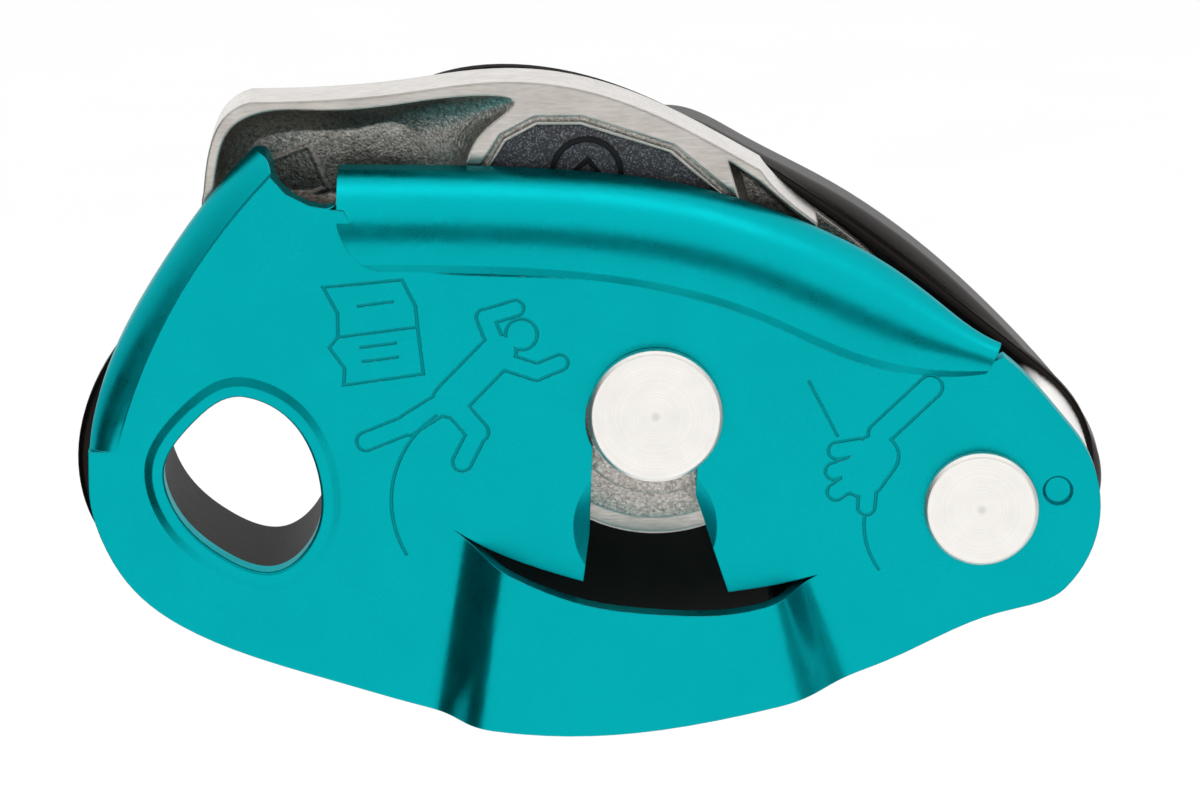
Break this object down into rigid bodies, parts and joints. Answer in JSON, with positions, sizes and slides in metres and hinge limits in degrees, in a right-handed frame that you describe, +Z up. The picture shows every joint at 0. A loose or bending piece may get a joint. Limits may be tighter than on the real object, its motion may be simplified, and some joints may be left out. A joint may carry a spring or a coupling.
{
  "type": "belay device",
  "caption": "Assisted-braking belay device: swinging side plate, spring-loaded cam on an axle, friction plate and folding release handle.",
  "frame": {"origin": "centre of the attachment hole, on the inner face of the fixed side plate", "axes": "+X from the attachment hole to the pivot rivet, +Y from the moving plate to the fixed plate and handle, +Z up towards the thumb rest"},
  "size_m": [0.1095, 0.0373, 0.0668],
  "materials": {
    "teal_anodised": "anodised satin",
    "black_anodised": "anodised black",
    "polished_steel": "polished",
    "turned_steel": "fine turned",
    "cast_steel": "bead-blasted casting with polished rims",
    "spring_steel": "drawn wire",
    "bronze": "sintered",
    "dark_panel": "glittering dark grey",
    "handle_alloy": "as cast",
    "black_nylon": "fine-grained nylon"
  },
  "bodies": {
    "body_frame": {"fixed_side_plate": "black_anodised", "attachment_collar": "black_anodised", "friction_plate": "polished_steel", "friction_plate_rivets": "turned_steel", "main_axle": "turned_steel", "pivot_rivet": "turned_steel", "pivot_spring_washer": "spring_steel", "cam_return_spring": "spring_steel", "axle_rear_washer": "turned_steel"},
    "cam_assembly": {"cam": "cast_steel", "cam_bushing": "bronze", "cam_insert_panel": "dark_panel", "cam_drive_pin": "turned_steel"},
    "handle_assembly": {"handle_core": "handle_alloy", "handle_sleeve": "bronze", "handle_grip": "black_nylon", "handle_hub_cap": "black_nylon", "handle_screws": "turned_steel", "handle_wave_washer": "spring_steel"},
    "moving_plate_assembly": {"moving_side_plate": "teal_anodised", "pivot_bush": "bronze"}
  },
  "joints": [
    {"name": "cam_lock", "type": "hinge", "parent": "body_frame", "child": "cam_assembly", "pos_m": [0.043, 0, 0.0082], "axis": [0, 1, 0], "range_deg": [0, 25], "stiffness_Nm_per_rad": 0.12, "springref_deg": -34.38},
    {"name": "handle_unfold", "type": "hinge", "parent": "body_frame", "child": "handle_assembly", "pos_m": [0.043, 0, 0.0082], "axis": [0, -1, 0], "range_deg": [0, 150]},
    {"name": "plate_swing", "type": "hinge", "parent": "body_frame", "child": "moving_plate_assembly", "pos_m": [0.077, 0, -0.0018], "axis": [0, 1, 0], "range_deg": [0, 105]}
  ]
}
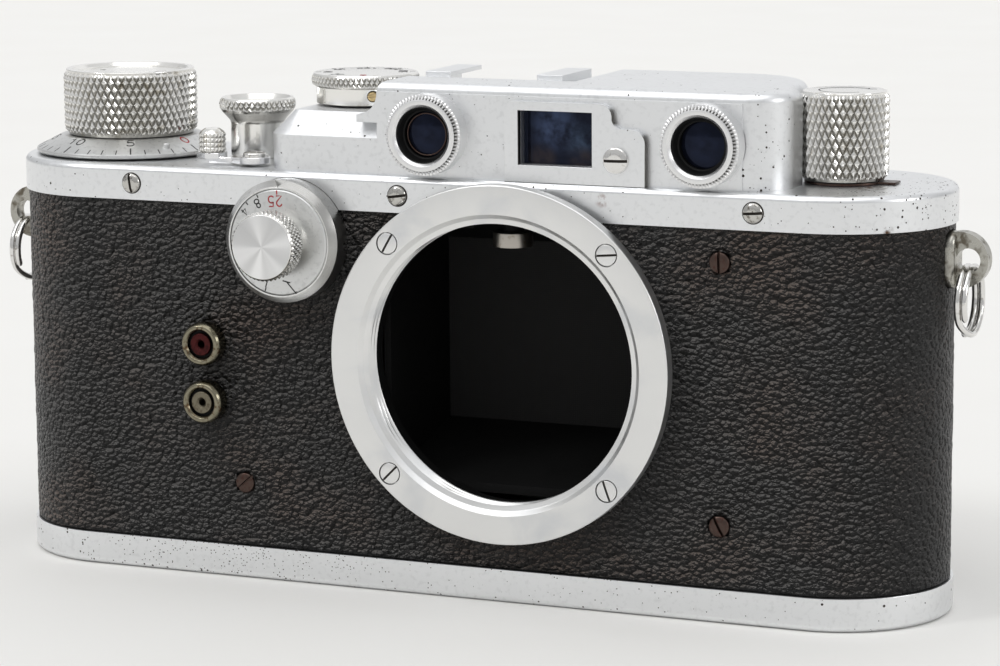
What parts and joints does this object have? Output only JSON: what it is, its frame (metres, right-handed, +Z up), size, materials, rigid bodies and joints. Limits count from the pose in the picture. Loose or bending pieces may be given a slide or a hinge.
+===+
Aim of the exercise: The full set of records should be duplicated exactly.

Task response:
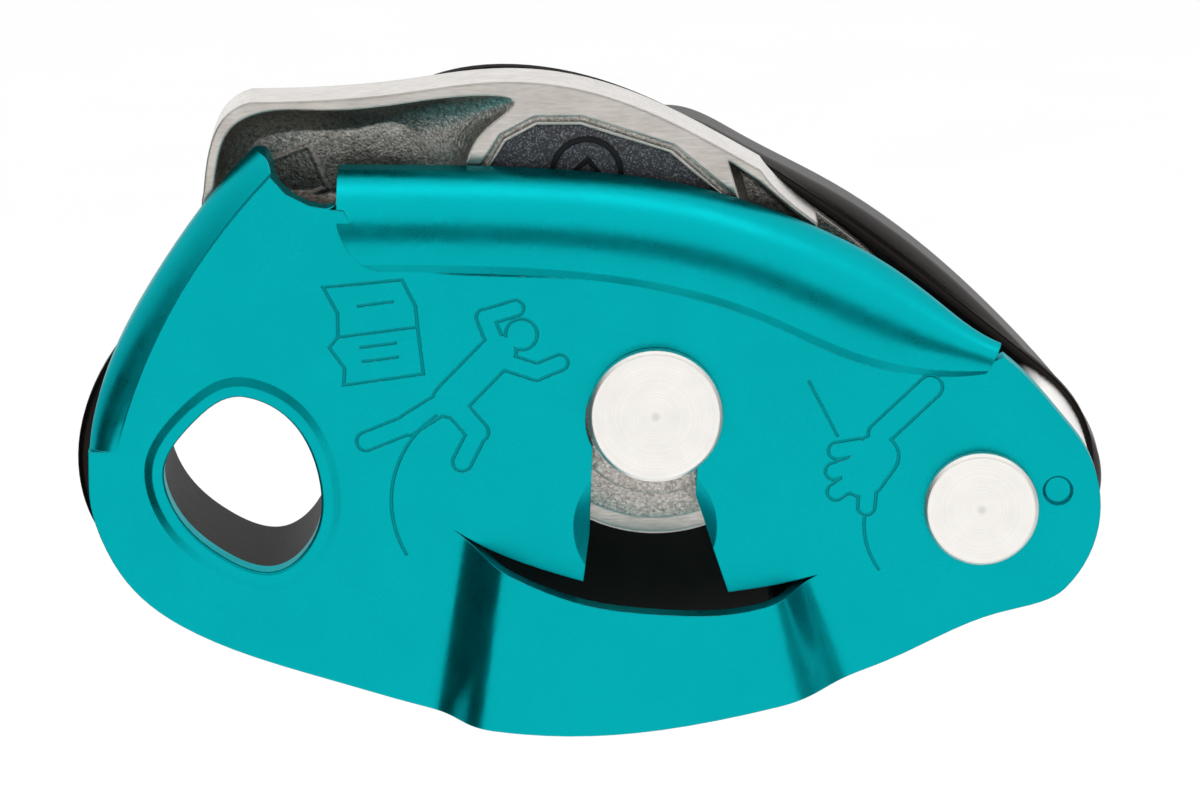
Break this object down into rigid bodies, parts and joints. Answer in JSON, with positions, sizes and slides in metres and hinge limits in degrees, in a right-handed frame that you describe, +Z up. The picture shows every joint at 0. A loose or bending piece may get a joint. Limits may be tighter than on the real object, its motion may be simplified, and some joints may be left out. A joint may carry a spring or a coupling.
{
  "type": "belay device",
  "caption": "Assisted-braking belay device: swinging side plate, spring-loaded cam on an axle, friction plate and folding release handle.",
  "frame": {"origin": "centre of the attachment hole, on the inner face of the fixed side plate", "axes": "+X from the attachment hole to the pivot rivet, +Y from the moving plate to the fixed plate and handle, +Z up towards the thumb rest"},
  "size_m": [0.1095, 0.0373, 0.0668],
  "materials": {
    "teal_anodised": "anodised satin",
    "black_anodised": "anodised black",
    "polished_steel": "polished",
    "turned_steel": "fine turned",
    "cast_steel": "bead-blasted casting with polished rims",
    "spring_steel": "drawn wire",
    "bronze": "sintered",
    "dark_panel": "glittering dark grey",
    "handle_alloy": "as cast",
    "black_nylon": "fine-grained nylon"
  },
  "bodies": {
    "body_frame": {"fixed_side_plate": "black_anodised", "attachment_collar": "black_anodised", "friction_plate": "polished_steel", "friction_plate_rivets": "turned_steel", "main_axle": "turned_steel", "pivot_rivet": "turned_steel", "pivot_spring_washer": "spring_steel", "cam_return_spring": "spring_steel", "axle_rear_washer": "turned_steel"},
    "cam_assembly": {"cam": "cast_steel", "cam_bushing": "bronze", "cam_insert_panel": "dark_panel", "cam_drive_pin": "turned_steel"},
    "handle_assembly": {"handle_core": "handle_alloy", "handle_sleeve": "bronze", "handle_grip": "black_nylon", "handle_hub_cap": "black_nylon", "handle_screws": "turned_steel", "handle_wave_washer": "spring_steel"},
    "moving_plate_assembly": {"moving_side_plate": "teal_anodised", "pivot_bush": "bronze"}
  },
  "joints": [
    {"name": "cam_lock", "type": "hinge", "parent": "body_frame", "child": "cam_assembly", "pos_m": [0.043, 0, 0.0082], "axis": [0, 1, 0], "range_deg": [0, 25], "stiffness_Nm_per_rad": 0.12, "springref_deg": -34.38},
    {"name": "handle_unfold", "type": "hinge", "parent": "body_frame", "child": "handle_assembly", "pos_m": [0.043, 0, 0.0082], "axis": [0, -1, 0], "range_deg": [0, 150]},
    {"name": "plate_swing", "type": "hinge", "parent": "body_frame", "child": "moving_plate_assembly", "pos_m": [0.077, 0, -0.0018], "axis": [0, 1, 0], "range_deg": [0, 105]}
  ]
}
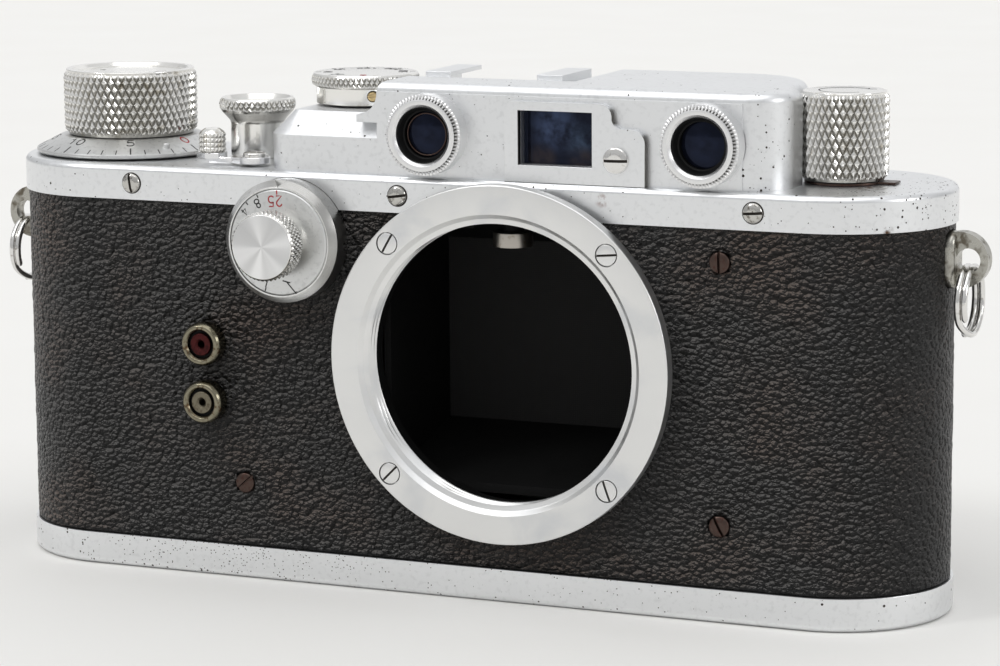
What parts and joints does this object have? Output only JSON: what it is, its frame (metres, right-handed, +Z up), size, materials, rigid bodies and joints. Limits count from the pose in the picture. Loose or bending pieces may be given a slide or a hinge.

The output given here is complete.